Pheanith n’a pas tellement l’esprit scolaire, il ne mérite pas le premier prix d’assiduité et ses résultats sont irréguliers, mais son «projet individuel» – vaste travail personnel qui constitue le point d’orgue de la première année – est excellent : il obtient 17 sur 20, la meilleure note. C’est cela qui le perdra.

Depuis quelque temps, un petit groupe d’élèves (quatre ou cinq filles et un ou deux garçons, qui ont tous refusé de répondre à Capital) s’est en effet mis en tête de faire la loi parmi ses camarades. Sur le compte Instagram de la classe, ces caïds auto­proclamés distribuent les bons et les mauvais points, frictionnent un peu les têtes qui ne leur reviennent pas.

Et le 17 sur 20 de Pheanith ne leur revient pas, mais alors, pas du tout. Non seulement ils le jugent outrageusement surévalué, mais ils accusent le lauréat de s’être rendu coupable de plagiat.

Dès lors, sur le site Instagram de la classse, dont Capital a pu consulter des captures, c’est la curée. Les petits procureurs abreuvent d’insultes leur nouvelle tête de Turc, finement rebaptisée «pénis». «Enculé», «nique-lui sa mère», «tu lui as parlé du cours de Photoshop», «Pheanith sera forcément puni par le destin», «le cas Pheanith, faut en parler en privé», «pour avoir 17, il faut 17k abos (17 000 abonnements à son compte personnel Instagram, NDLR)», «on va pas se mentir, on vise tous pénis»…
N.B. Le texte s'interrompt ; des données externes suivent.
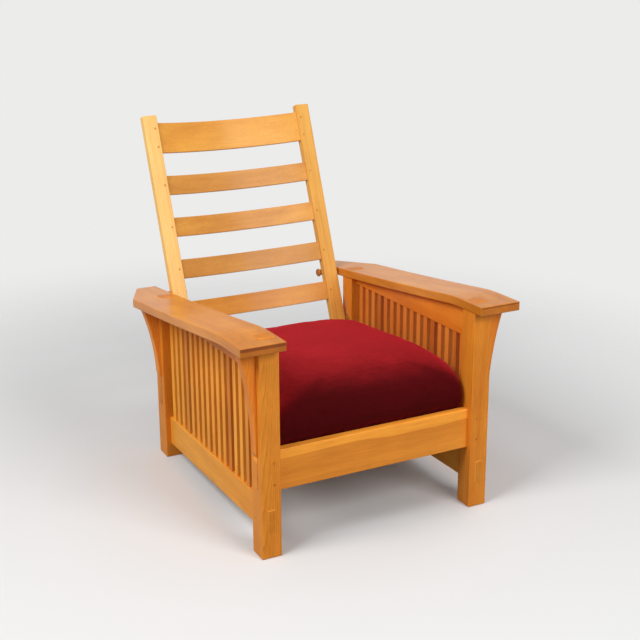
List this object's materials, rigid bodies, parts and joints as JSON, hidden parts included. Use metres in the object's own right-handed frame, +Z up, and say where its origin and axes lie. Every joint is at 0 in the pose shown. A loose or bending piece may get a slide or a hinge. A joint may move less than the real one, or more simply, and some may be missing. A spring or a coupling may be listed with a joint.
{
  "type": "reclining armchair",
  "caption": "Mission-style wooden armchair with bowed arms, spindle sides, a ladder back that pivots and leans on adjusting pegs, and an upholstered velvet seat.",
  "frame": {"origin": "bottom centre of the bounding box, on the floor between the legs", "axes": "+Z up, the chair faces -Y, +X is the right-hand side seen from the front; the chair is symmetric about X = 0"},
  "size_m": [0.83, 1.0329, 0.9857],
  "materials": {
    "frame_wood": "warm honey-orange hardwood, straight open grain, satin varnish",
    "pin_wood": "end-grain hardwood pins, satin varnish",
    "inner_wood": "unvarnished softwood",
    "velvet": "crimson velvet with a short pile",
    "webbing": "woven jute webbing",
    "screw_steel": "zinc-plated steel",
    "pin_steel": "plain steel rod",
    "spacer_brass": "dull brass"
  },
  "bodies": {
    "frame": {"frame_pins": "pin_wood", "front_cleat_screws": "screw_steel", "front_left_corbel": "frame_wood", "front_left_leg": "frame_wood", "front_right_corbel": "frame_wood", "front_right_leg": "frame_wood", "front_seat_cleat": "inner_wood", "front_seat_rail": "frame_wood", "front_seat_screws": "screw_steel", "left_arm": "frame_wood", "left_lower_rail": "frame_wood", "left_pivot_pin": "pin_steel", "left_pivot_spacer": "spacer_brass", "left_spindles": "frame_wood", "left_upper_rail": "frame_wood", "rear_cleat_screws": "screw_steel", "rear_left_corbel": "frame_wood", "rear_left_leg": "frame_wood", "rear_right_corbel": "frame_wood", "rear_right_leg": "frame_wood", "rear_seat_cleat": "inner_wood", "rear_seat_rail": "frame_wood", "rear_seat_screws": "screw_steel", "right_arm": "frame_wood", "right_lower_rail": "frame_wood", "right_pivot_pin": "pin_steel", "right_pivot_spacer": "spacer_brass", "right_spindles": "frame_wood", "right_upper_rail": "frame_wood", "seat_cushion": "velvet", "seat_front_board": "inner_wood", "seat_left_board": "inner_wood", "seat_rear_board": "inner_wood", "seat_right_board": "inner_wood", "webbing_across": "webbing", "webbing_lengthwise": "webbing"},
    "back": {"back_pins": "pin_wood", "back_slat_1": "frame_wood", "back_slat_2": "frame_wood", "back_slat_3": "frame_wood", "back_slat_4": "frame_wood", "back_slat_5": "frame_wood", "left_back_post": "frame_wood", "right_back_post": "frame_wood"},
    "left_peg": {"left_adjusting_peg": "frame_wood"},
    "right_peg": {"right_adjusting_peg": "frame_wood"}
  },
  "joints": [
    {"name": "back_tilt", "type": "hinge", "parent": "frame", "child": "back", "pos_m": [0, 0.21244, 0.336], "axis": [1, 0, 0], "range_deg": [0, 55]},
    {"name": "left_peg_slide", "type": "slide", "parent": "frame", "child": "left_peg", "axis": [1, 0, 0], "range_m": [0, 0.085]},
    {"name": "right_peg_slide", "type": "slide", "parent": "frame", "child": "right_peg", "axis": [-1, 0, 0], "range_m": [0, 0.085]}
  ]
}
«Jamais de ma vie je n’avais assisté à un tel déferlement de haine, témoigne Thibault, l’un des élèves ayant tenté de s’opposer à ce harcèlement, qu’il attribue uniquement à la jalousie. Moi je ne risquais rien car j’avais décidé de quitter l’école, mais les autres n’osaient pas intervenir, ils avaient peur de devenir à leur tour des cibles ou avaient fini par se laisser convaincre. Quand un train comme ça est lancé, il est très difficile de l’arrêter.»

Nos tourmenteurs ne se con­ten­tent pas d’éructer sur le réseau social. En juin 2020, joignant le geste à la parole, ils s’en vont trouver le responsable pédagogique de première année (qui a refusé de répondre à Capital) pour dénoncer le supposé plagiat dont se serait rendu coupable leur souffre-douleur. «On est des balances…», ricane l’un d’eux sur le réseau. «On est en train d’enfoncer le clou délicatement», se réjouit un autre. Mais les faits sont têtus. Après avoir un moment envisagé de faire réexaminer la note litigieuse par un jury, la direction de l’école décide de la maintenir, balayant au passage les accusations du petit groupe.

«Il n’y avait pas le moindre plagiat dans le projet personnel de Pheanith, témoigne Théo, un autre de ses soutiens. Il s’est juste inspiré de certains artistes, comme on le fait tous, et sans d’ailleurs s’en cacher, c’est tout à fait normal, c’est comme ça qu’on travaille.» «Ces accusations ne tiennent pas une seconde, confirme Sixtine*, une camarade de sa classe qui ne se remet pas du drame. C’était juste un moyen pour la meute de démolir Pheanith, parce qu’il avait plus de talent que les autres.»

Leur victime ne se plaint pas, ce n’est pas son genre, mais elle accuse le coup. Le 19 juin, sa mère, Anne-Sophie Mercier-Hannuna, adresse un long mail assorti de captures d’écran au responsable pédagogique pour le mettre au courant de la situation. «Selon un ami avocat, écrit-elle, ces échanges sont sans conteste révélateurs d’un phénomène de harcèlement, qui concerne cinq ou six personnes dans cette classe.»

Le responsable pédagogique organise immédiatement un entretien vidéo avec elle et Pheanith, dans lequel il «condamne ce qui a été publié sur les réseaux sociaux». Mais il ne donne aucune suite à la demande d’Anne- Sophie Mercier-Hannuna d’orchestrer une confrontation générale entre son fils et les harceleurs.

L’été passe, la deuxième année commence. Contrairement à ce qu’il espérait, Pheanith n’a pas été séparé de ceux qui lui veulent du mal : il se retrouve dans la même classe que deux d’entre elles. Et le cauchemar recommence. «Il y a eu des rumeurs sur moi l’année dernière, et ça continue encore aujourd’hui, donc j’ai personne à qui je peux demander de l’aide», écrit-il le 22 novembre à un prof, comme un appel au secours, sans obtenir de réponse.